Nostalgia may be regarded as one of the quiet privileges of an aging mind. As the years pass, memories of the past increasingly take on the character of cherished relics—fragments of experience revisited not merely through recollection, but with a reflective appreciation shaped by distance and perspective. Human understanding, insofar as it operates within the boundaries of perceptible reality, appears to interpret both life and its surroundings through the lens of a single fundamental measure: time.
Yet time itself remains among the most profound and elusive concepts contemplated by human consciousness. Much of our understanding and measurement of time is grounded in the regular movements of celestial bodies. The rising and setting of the sun, the phases of the moon, and the continual motion of stars and planets across the sky have deeply influenced humanity’s perception of a world in constant motion and, consequently, of time as a phenomenon that progresses. This invites an intriguing question: if such recurring celestial patterns had never existed, would the human mind have developed any conception of time at all?
If there were no awareness of time, what role would memory serve? Memory may be understood as the preservation of experience across a perceived temporal interval. Without memory, could there remain any meaningful distinction between pleasure and pain? These experiences derive significance not solely from immediate sensation, but also from their persistence in remembrance and anticipation. If both memory and temporal awareness were absent, how would an individual perceive existence itself?
At this point, the enduring philosophical question of Being emerges. Within the limits of human cognition, pleasure and pain may be viewed not as entirely independent realities, but as experiences shaped by the perception of time. They are intertwined with remembrance, expectation, and duration. From this perspective, to transcend time—or to stand beyond its influence—is to become free from the dualities of pleasure and pain. Such transcendence suggests a condition of profound peace, understood not as an emotion, but as a state of being unaffected by temporal change.

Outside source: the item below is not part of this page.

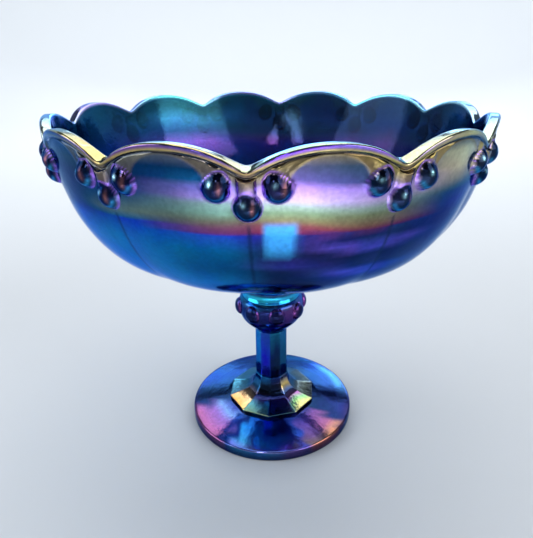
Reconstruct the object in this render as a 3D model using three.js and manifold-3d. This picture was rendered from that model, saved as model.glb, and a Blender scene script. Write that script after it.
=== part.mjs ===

This enduring yet difficult-to-define condition may be understood as one in which awareness extends beyond time, pleasure, pain, and even conventional notions of existence. It lies beyond the categories imposed by the senses and beyond the distinctions constructed by the mind. What remains cannot readily be described as an object of perception, for it is not a discrete entity among other entities. Rather, it is that which eludes direct perception while quietly underlying every act of perceiving.

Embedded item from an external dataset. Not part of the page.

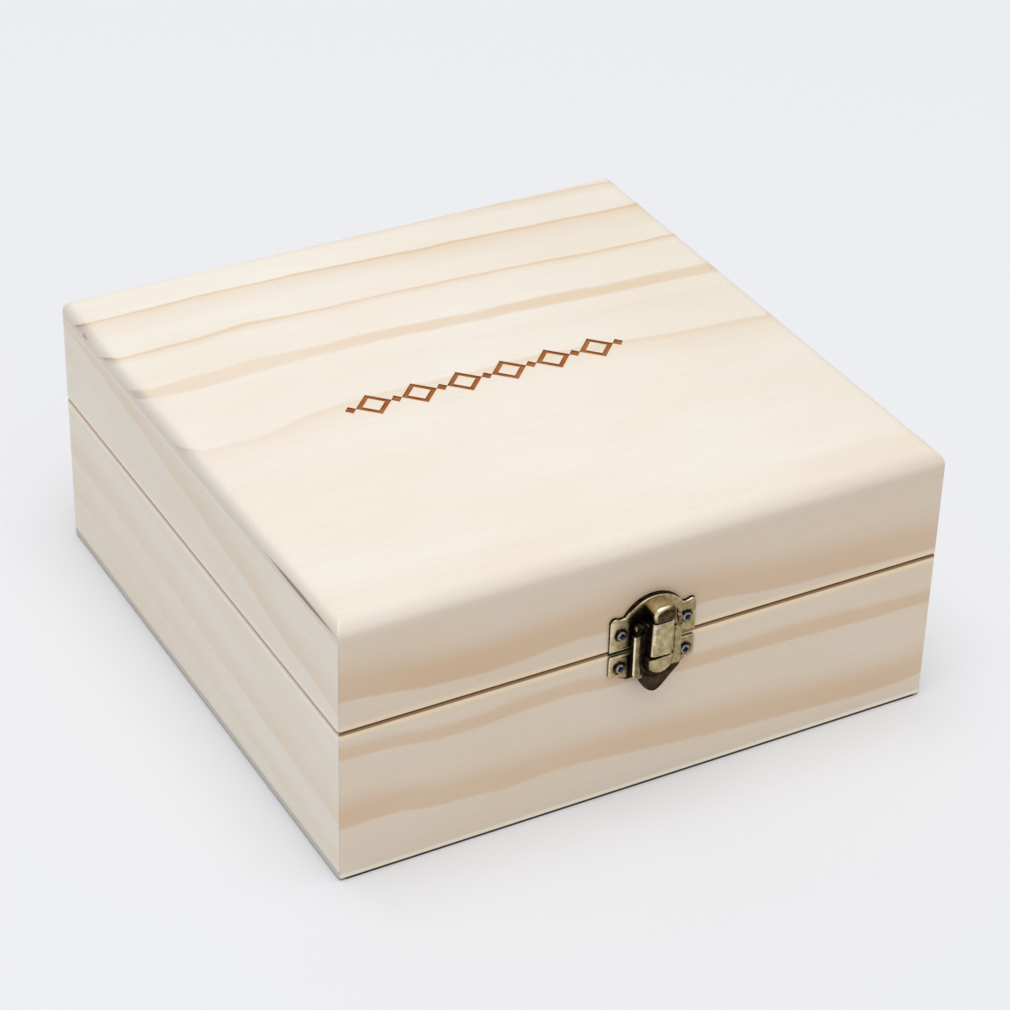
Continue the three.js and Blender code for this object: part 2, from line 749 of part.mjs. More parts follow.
function hasp() {
  const back = plateFront + sheetGap;
  const slotFoot = pivotHeight - ridgeFoot + ridgeLipLength;
  const ridgeFront = plateFront + ridgeFootDepth;
  const slot = rectangle(-ridgeFront - overrun, slotDepth - ridgeFront, slotFoot, slotFoot + slotHeight);
  const hollowHalf = ridgeHalfWidth - ridgeWall;
  const pinBore = disc(-pivotDepth, pivotHeight, latchPinRadius + pinFit);
  const sheet = join(
    alongY(haspOutline(), -back - sheetThickness, -back),
    alongX(ridgeOutside(), -ridgeHalfWidth, ridgeHalfWidth),
  );
  const body = sheet
    .add(haspRim(-haspHalfWidth, -rimInner))
    .add(haspRim(rimInner, haspHalfWidth))
    .add(haspArm(-armOuter, -rimInner))
    .add(haspArm(rimInner, armOuter));
  return cut(body, [
    alongX(ridgeInside(), -hollowHalf, hollowHalf),
    alongX(slot, -ridgeHalfWidth - overrun, hollowHalf),
    alongX(pinBore, -haspHalfWidth - overrun, haspHalfWidth + overrun),
  ]);
}

function latchPin() {
  const end = armOuter + swingGap / 2;
  return join(
    alongX(disc(-pivotDepth, pivotHeight, latchPinRadius), -end, end),
    alongX(disc(-pivotDepth, pivotHeight, latchPinHeadRadius), -end - latchPinHead, -end),
    alongX(disc(-pivotDepth, pivotHeight, latchPinHeadRadius), end, end + latchPinHead),
  );
}

function latch() {
  const group = new THREE.Group();
  group.position.set(0, -boxDepth / 2, seamMiddle);
  group.add(
    piece("latch_upper_plate", upperPlate(), agedBrass),
    piece("latch_lower_plate", lowerPlate(), agedBrass),
    piece("latch_hasp", hasp(), agedBrass),
    piece("latch_pin", latchPin(), agedBrass),
  );
  return group;
}

function latchScrews() {
  const hands = ["left", "right"];
  return [
    ...latchLidScrews.map((place, i) => screw(`latch_upper_screw_${hands[i]}`, place)),
    ...latchBaseScrews.map((place, i) => screw(`latch_lower_screw_${hands[i]}`, place)),
  ];
}

const box = new THREE.Group();
box.add(
  ...baseBoards(),
  bottomPanel(),
  ...dividers(),
  ...lidBoards(),
  lidPanel(),
  ...hinges.map(hinge),
  ...hinges.flatMap(hingeScrews),
  latch(),
  ...latchScrews(),
);

export default box;
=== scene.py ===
from math import acos, cos, degrees, hypot, pi, radians, sin, sqrt, tan

import bmesh
import bpy
from mathutils import Matrix, Vector, geometry


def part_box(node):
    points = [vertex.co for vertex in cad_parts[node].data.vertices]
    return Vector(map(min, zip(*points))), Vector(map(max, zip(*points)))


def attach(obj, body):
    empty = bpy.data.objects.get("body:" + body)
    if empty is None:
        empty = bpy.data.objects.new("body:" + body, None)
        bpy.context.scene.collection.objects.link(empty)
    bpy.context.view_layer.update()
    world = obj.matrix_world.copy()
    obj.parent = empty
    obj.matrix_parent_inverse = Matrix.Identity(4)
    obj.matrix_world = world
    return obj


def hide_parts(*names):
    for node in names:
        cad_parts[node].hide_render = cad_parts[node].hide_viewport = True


# A square pine box with a hinged lid, a compartment grid and an aged brass hasp latch.
# Places are in millimetres in the frame's axes and go into the meshes in metres.
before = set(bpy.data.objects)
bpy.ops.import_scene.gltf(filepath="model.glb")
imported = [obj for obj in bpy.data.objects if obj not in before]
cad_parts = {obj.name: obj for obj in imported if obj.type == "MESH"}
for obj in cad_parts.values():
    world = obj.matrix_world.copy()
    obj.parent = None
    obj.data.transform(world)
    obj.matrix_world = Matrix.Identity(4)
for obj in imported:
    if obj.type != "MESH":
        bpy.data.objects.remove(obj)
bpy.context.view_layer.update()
MM = 0.001


def limits(node):
    low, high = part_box(node)
    return low / MM, high / MM


def middle(node):
    return sum(limits(node), Vector()) / 2


base_low, base_high = limits("base_front_board")
lid_low = limits("lid_front_board")[0]
panel_low, panel_high = limits("lid_top_panel")
bottom_low, bottom_high = limits("base_bottom_panel")
upper_low, upper_high = limits("latch_upper_plate")
lower_low, lower_high = limits("latch_lower_plate")
hasp_low, hasp_high = limits("latch_hasp")
PIVOT = middle("latch_pin")

# Box
HALF = panel_high.x
WALL = base_high.y - base_low.y
SEAM = (base_high.z + lid_low.z) / 2
TOP = panel_high.z
LID_ROUND = 6
LEFT_ROUND = 4.6
CORNER = 1
SETBACK = 0.035
FACE = -HALF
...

Thus, the inquiry finds resolution not through intellectual analysis alone, but through the recognition of that which transcends all forms of apprehension—the unconditioned reality that neither appears nor disappears, neither remembers nor forgets, and neither exists nor ceases to exist in the manner ordinarily understood through sensory experience. It is the mystery that lies beyond time and, consequently, beyond all that time makes possible.